--- Brief ---
Print, exactly as they stand, the lines from the start of the listing to the line containing "-419.5), (14.3, -511.5))", inclusive.

>>

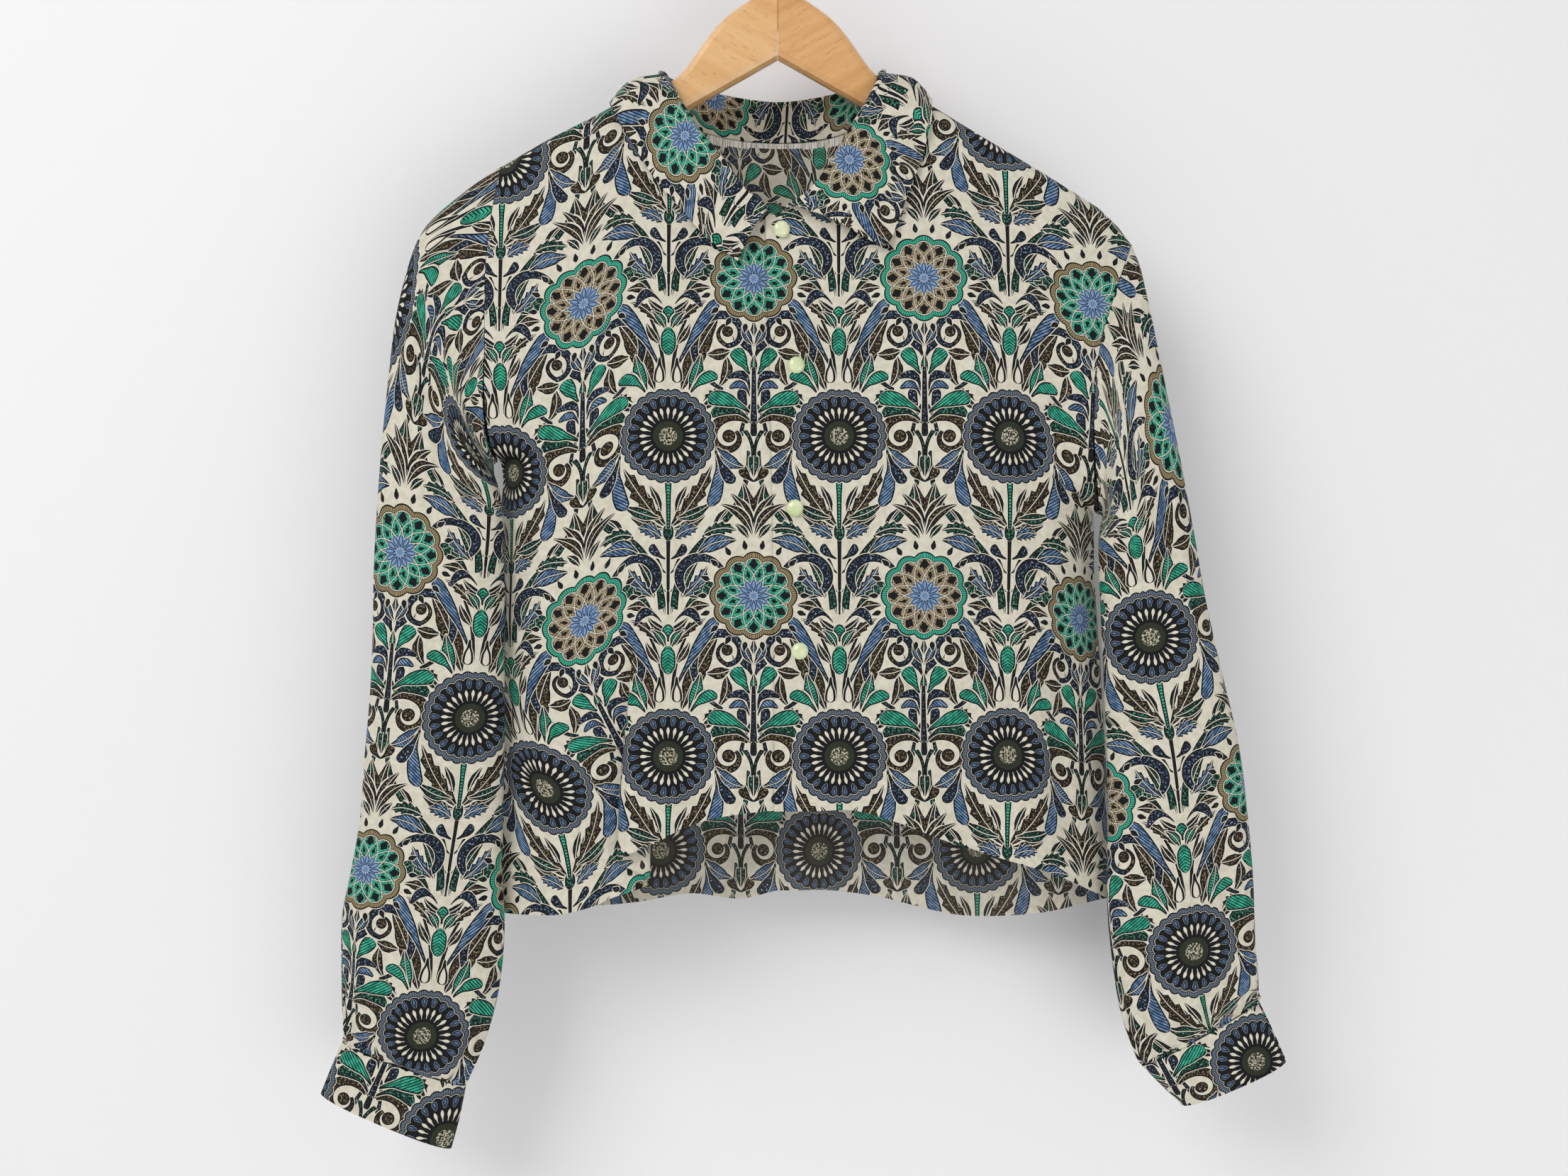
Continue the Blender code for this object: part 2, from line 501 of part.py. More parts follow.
def body_panels():
    u, v = np.meshgrid(FRONT_U[LEFT], BODY_V)
    cloth("front_right", front_point(LEFT, u, v), CREAM, flip=True)
    u, v = np.meshgrid(FRONT_U[RIGHT], BODY_V)
    cloth("front_left", front_point(RIGHT, u, v), (0.33, 0.36, 0.31))
    u, v = np.meshgrid(np.concatenate([-BACK_U[::-1], BACK_U[1:]]), BODY_V)
    left, right = back_point(LEFT, np.abs(u), v), back_point(RIGHT, np.abs(u), v)
    cloth("back", tuple(np.where(u < 0, a, b) for a, b in zip(left, right)), TINTS["back"], flip=True)


def sleeves_and_cuffs():
    down = ARMHOLE_V / UNDERARM_V * math.pi
    ring = np.concatenate([down, 2 * math.pi - down[-2:0:-1]])
    for side, owner in ((LEFT, "right"), (RIGHT, "left")):
        angle, t = np.meshgrid(ring, SLEEVE_T)
        cloth("sleeve_" + owner, sleeve_point(side, angle, t), (0.25, 0.33, 0.33), closed=True,
              flip=side == RIGHT)
        band = np.linspace(0, 2 * math.pi, 25)[:-1]
        if side == RIGHT:
            band = np.linspace(CUFF_SLIT["front"], 2 * math.pi - CUFF_SLIT["back"], 24)
        angle, t = np.meshgrid(band, CUFF_T)
        cloth("cuff_" + owner, tube_point(CUFF[side], angle, t, SLEEVE_BLUNT["cuff"]), (0.22, 0.30, 0.32),
              closed=side == LEFT, flip=side == RIGHT)


def collar():
    t, s = np.meshgrid(collar_stations(), COLLAR_S)
    cloth("collar", collar_point(t, s), TINTS["collar"], outside=0.0)


# Front buttons by their middles on the upper front; cuff buttons by angle round the cuff.
FRONT_BUTTONS = table("x z", (2.6, -238), (12.2, -327), (11.2, -419.5), (14.3, -511.5))


CUFF_BUTTON_ANGLE = 5.35            # behind the outer edge, on the side turned to the back
CUFF_BULGE = 0.25 * MM              # how far the cuff's curve stands out under its button


def cuff_place(side, angle, t):
    """One point on the inner face of a cuff's wall."""
    point = tube_point(CUFF[side], np.array(angle), np.array(t), SLEEVE_BLUNT["cuff"])
    return Vector([float(p) for p in point])


def outer_face(side, x, z):
    """How far forward the outer face of a front is at one place."""
    u, v = np.meshgrid(np.linspace(0, 0.4, 60), np.linspace(0, 1, 240))
    px, py, pz = front_point(side, u, v)
    nearest = np.argmin((px - x)**2 + (pz - z)**2)
    return py.flat[nearest] - CLOTH


def button(name, size, place, turn):
    """A domed button, turned from its profile and laid face outwards."""
    radius, height = size["radius"], size["height"]
    profile = ((0, height), (0.45, 0.93 * height), (0.8, 0.68 * height), (1.0, 0.35 * height),
               (0.88, 0.0), (0, 0))
    build = bmesh.new()
    points = [build.verts.new((share * radius if i else 0, 0, level))
              for i, (share, level) in enumerate(profile)]
    for upper, lower in zip(points, points[1:]):
        build.edges.new((upper, lower))
    mesh = bpy.data.meshes.new(name)
    build.to_mesh(mesh)
    build.free()
    thing = add(name, mesh, finish(name + "_pearl", (0.72, 0.74, 0.60), 0.22))
    turned = thing.modifiers.new("turned", "SCREW")
    turned.axis = "Z"
    turned.steps = turned.render_steps = 16
    turned.use_merge_vertices = True
    turned.merge_threshold = 0.00001
    thing.location = place
    thing.rotation_euler = turn
    return thing


def buttons():
    for i, (x, z) in enumerate(zip(FRONT_BUTTONS["x"], FRONT_BUTTONS["z"])):
        y = outer_face(RIGHT, x, z) - BUTTON_GAP
        button("button_%d" % (i + 1), FRONT_BUTTON, (x, y, z), (math.radians(90), 0, 0))
    for side, owner in ((LEFT, "right"), (RIGHT, "left")):
        middle = cuff_place(side, CUFF_BUTTON_ANGLE, 0.5)
        along = cuff_place(side, CUFF_BUTTON_ANGLE + 0.02, 0.5) - middle
        down = cuff_place(side, CUFF_BUTTON_ANGLE, 0.6) - middle
        normal = along.cross(down).normalized()
        if normal.y < 0:
            normal = -normal
        place = middle + normal * (CLOTH + BUTTON_GAP + CUFF_BULGE)
        button("cuff_button_" + owner, CUFF_BUTTON, place, normal.to_track_quat("Z", "Y").to_euler())


# ---------------------------------------------------------------- hanger

# Upper edge of one arm from the middle outwards, up to where it runs straight.
HUMP = table("x z", (0, -75), (10, -77), (18.5, -81.5), (27.5, -87.5), (37.5, -95.5), (46, -105.5),
             (53, -115.5), (61, -126.7), (68, -133.8))
ARM_FALL = {LEFT: 0.590, RIGHT: 0.620}      # drop for each unit outwards
ARM_BOW = 1.5 * MM
ARM_TALL = 25.0 * MM                        # upper edge to lower edge, measured upright
ARCH_Z = -120.5 * MM                        # top of the arch under the middle
ARCH_X = 62.0 * MM
HOOK_BORE = dict(radius=2.2 * MM, depth=27.0 * MM)


def arm_edge(side, x):
    run = HALF_SPAN - HUMP["x"][-1]
    share = (x - HUMP["x"][-1]) / run
    return HUMP["z"][-1] - ARM_FALL[side] * run * share + ARM_BOW * np.sin(math.pi * share)


def arm_outline(side):
    """One arm's outline, seen from the front, from the middle joint round the tip and back."""
    joint = SEAM_GAP / 2
    xs = [joint] + list(np.linspace(0.006, HUMP["x"][-1], 10))
    top = [(x, float(eased(HUMP["x"], HUMP["z"], x))) for x in xs]
    reach = HALF_SPAN - ARM_TALL * 0.45
    straight = np.linspace(HUMP["x"][-1], reach, 7)[1:]
    top += [(x, float(arm_edge(side, x))) for x in straight]
    slope = math.atan(ARM_FALL[side])
    radius = ARM_TALL * math.cos(slope) / 2
    edge = Vector((reach, float(arm_edge(side, reach))))
    middle = edge + Vector((-math.sin(slope), -math.cos(slope))) * radius
    tip = []
    for step in range(1, 8):
        turn = math.radians(90 - step * 22.5) - slope
        tip.append((middle.x + radius * math.cos(turn), middle.y + radius * math.sin(turn)))
    low = [(x, float(arm_edge(side, x)) - ARM_TALL) for x in np.linspace(reach - 0.012, ARCH_X, 6)]
    low.append((joint, ARCH_Z))
    return [(side * x, z) for x, z in top + tip + low]


def hanger_arms():
    bpy.ops.mesh.primitive_cylinder_add(vertices=16, radius=HOOK_BORE["radius"],
                                        depth=2 * HOOK_BORE["depth"],
                                        location=(0, 0, float(HUMP["z"][0])))
    bore = bpy.context.object
    bore.name = "hook_bore"
    bore.display_type = "WIRE"
    bore.hide_render = True
    for holder in list(bore.users_collection):
        holder.objects.unlink(bore)
    cutters.objects.link(bore)
    for side, owner in ((LEFT, "right"), (RIGHT, "left")):
        name = "hanger_arm_" + owner
        outline = arm_outline(side)
        build = bmesh.new()
        front = [build.verts.new((x, -WOOD_THICK / 2, z)) for x, z in outline]
        face = build.faces.new(front)
        grown = bmesh.ops.extrude_face_region(build, geom=[face])
        moved = [item for item in grown["geom"] if isinstance(item, bmesh.types.BMVert)]
        bmesh.ops.translate(build, verts=moved, vec=(0, WOOD_THICK, 0))
        bmesh.ops.recalc_face_normals(build, faces=build.faces[:])
        rims = [edge for edge in build.edges
                if abs(edge.verts[0].co.y - edge.verts[1].co.y) < 1e-6
                and not all(abs(vert.co.x) < SEAM_GAP for vert in edge.verts)]
        bmesh.ops.bevel(build, geom=rims, offset=WOOD_ROUND, segments=2, affect="EDGES", profile=0.5)
        mesh = bpy.data.meshes.new(name)
        build.to_mesh(mesh)
        build.free()
        arm = add(name, mesh, finish(name + "_beech", (0.72, 0.42, 0.16), 0.35))
        cut = arm.modifiers.new("hook bore", "BOOLEAN")
        cut.operation = "DIFFERENCE"
        cut.object = bore


def hook():
    """A bent steel wire: shank in the wood, then round over the rail."""
    radius = HOOK_RADIUS
    middle = HOOK_WIRE / 2 - radius
    foot = float(HUMP["z"][0]) - HOOK_BORE["depth"] + 1 * MM
    path = [(0, foot), (0, -0.075), (0, -0.058), (0.0012, -0.0500), (0.0046, -0.0432)]
    for step in range(19):
        turn = math.radians(-58 + step * 14.5)
        path.append((radius * math.cos(turn), middle + radius * math.sin(turn)))
    curve = bpy.data.curves.new("hanger_hook", "CURVE")
    curve.dimensions = "3D"
    curve.bevel_depth = HOOK_WIRE / 2
    curve.bevel_resolution = 2
    curve.use_fill_caps = True
    spline = curve.splines.new("POLY")
    spline.points.add(len(path) - 1)
    for point, (x, z) in zip(spline.points, path):
        point.co = (x, 0, z, 1)
    wire = bpy.data.objects.new("hanger_hook", curve)
    wire.data.materials.append(finish("hanger_hook_steel", (0.62, 0.62, 0.60), 0.25, 1.0))
    shirt.objects.link(wire)


for thing in list(bpy.data.objects):
    bpy.data.objects.remove(thing)
shirt = main_collection("cropped_shirt_on_hanger")
cutters = main_collection("cutters")
body_panels()
sleeves_and_cuffs()
collar()
buttons()
hanger_arms()
hook()
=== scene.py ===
"""The cropped button-up shirt on its wooden hanger, dressed for the photograph.

Metres, +Z up, the wearer's front towards -Y, +X to the right of someone who looks at the
front; the origin is where the hook rests on its rail.
"""

import math
from functools import partial, reduce
from itertools import chain

import bpy
import numpy as np
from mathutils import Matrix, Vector


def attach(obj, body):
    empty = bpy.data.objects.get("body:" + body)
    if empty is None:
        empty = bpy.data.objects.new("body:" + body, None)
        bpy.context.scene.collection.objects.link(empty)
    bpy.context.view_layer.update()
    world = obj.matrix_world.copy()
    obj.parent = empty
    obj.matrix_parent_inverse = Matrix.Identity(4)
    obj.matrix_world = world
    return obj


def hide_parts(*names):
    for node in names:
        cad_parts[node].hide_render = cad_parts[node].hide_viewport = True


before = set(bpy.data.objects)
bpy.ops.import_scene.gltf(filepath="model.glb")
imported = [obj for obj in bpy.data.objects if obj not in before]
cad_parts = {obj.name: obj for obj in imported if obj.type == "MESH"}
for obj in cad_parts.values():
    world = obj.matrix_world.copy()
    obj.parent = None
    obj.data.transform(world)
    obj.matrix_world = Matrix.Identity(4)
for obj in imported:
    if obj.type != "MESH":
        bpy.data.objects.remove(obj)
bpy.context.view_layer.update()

MM = 0.001
LEFT, RIGHT = -1, 1         # as seen from the front


# ------------------------------------------------------------------ the room
# A white wall close behind the shirt and a pale floor far below it, lit by one broad window
# from the upper left, a fill from the lower right and the room. The camera is level, 1.2 m in
# front of the hanger. The wall can be seen through from behind, to look at the shirt's back.

def linear(code):
    """An sRGB hex colour as linear red, green, blue and alpha."""
    parts = [int(code[i:i + 2], 16) / 255 for i in (1, 3, 5)]
    return tuple(p / 12.92 if p <= 0.04045 else ((p + 0.055) / 1.055)**2.4 for p in parts) + (1.0,)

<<

--- Solution to the exercise ---
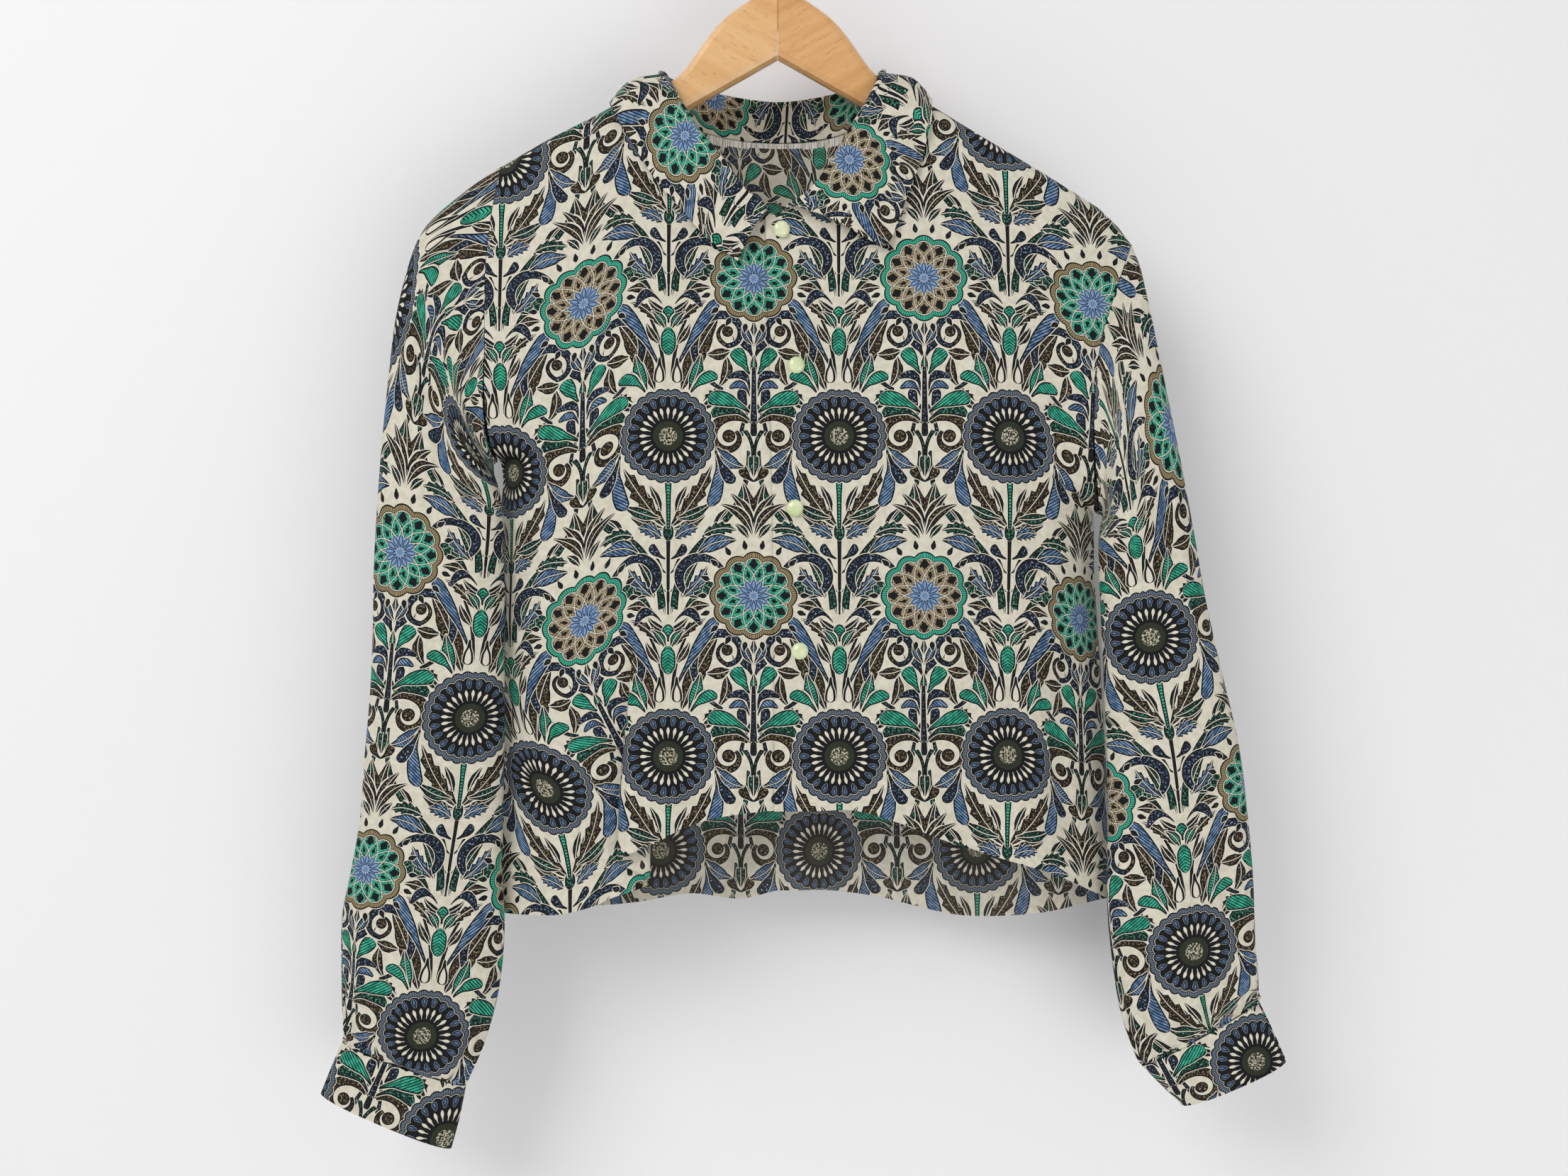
Continue the Blender code for this object: part 2, from line 501 of part.py. More parts follow.
def body_panels():
    u, v = np.meshgrid(FRONT_U[LEFT], BODY_V)
    cloth("front_right", front_point(LEFT, u, v), CREAM, flip=True)
    u, v = np.meshgrid(FRONT_U[RIGHT], BODY_V)
    cloth("front_left", front_point(RIGHT, u, v), (0.33, 0.36, 0.31))
    u, v = np.meshgrid(np.concatenate([-BACK_U[::-1], BACK_U[1:]]), BODY_V)
    left, right = back_point(LEFT, np.abs(u), v), back_point(RIGHT, np.abs(u), v)
    cloth("back", tuple(np.where(u < 0, a, b) for a, b in zip(left, right)), TINTS["back"], flip=True)


def sleeves_and_cuffs():
    down = ARMHOLE_V / UNDERARM_V * math.pi
    ring = np.concatenate([down, 2 * math.pi - down[-2:0:-1]])
    for side, owner in ((LEFT, "right"), (RIGHT, "left")):
        angle, t = np.meshgrid(ring, SLEEVE_T)
        cloth("sleeve_" + owner, sleeve_point(side, angle, t), (0.25, 0.33, 0.33), closed=True,
              flip=side == RIGHT)
        band = np.linspace(0, 2 * math.pi, 25)[:-1]
        if side == RIGHT:
            band = np.linspace(CUFF_SLIT["front"], 2 * math.pi - CUFF_SLIT["back"], 24)
        angle, t = np.meshgrid(band, CUFF_T)
        cloth("cuff_" + owner, tube_point(CUFF[side], angle, t, SLEEVE_BLUNT["cuff"]), (0.22, 0.30, 0.32),
              closed=side == LEFT, flip=side == RIGHT)


def collar():
    t, s = np.meshgrid(collar_stations(), COLLAR_S)
    cloth("collar", collar_point(t, s), TINTS["collar"], outside=0.0)


# Front buttons by their middles on the upper front; cuff buttons by angle round the cuff.
FRONT_BUTTONS = table("x z", (2.6, -238), (12.2, -327), (11.2, -419.5), (14.3, -511.5))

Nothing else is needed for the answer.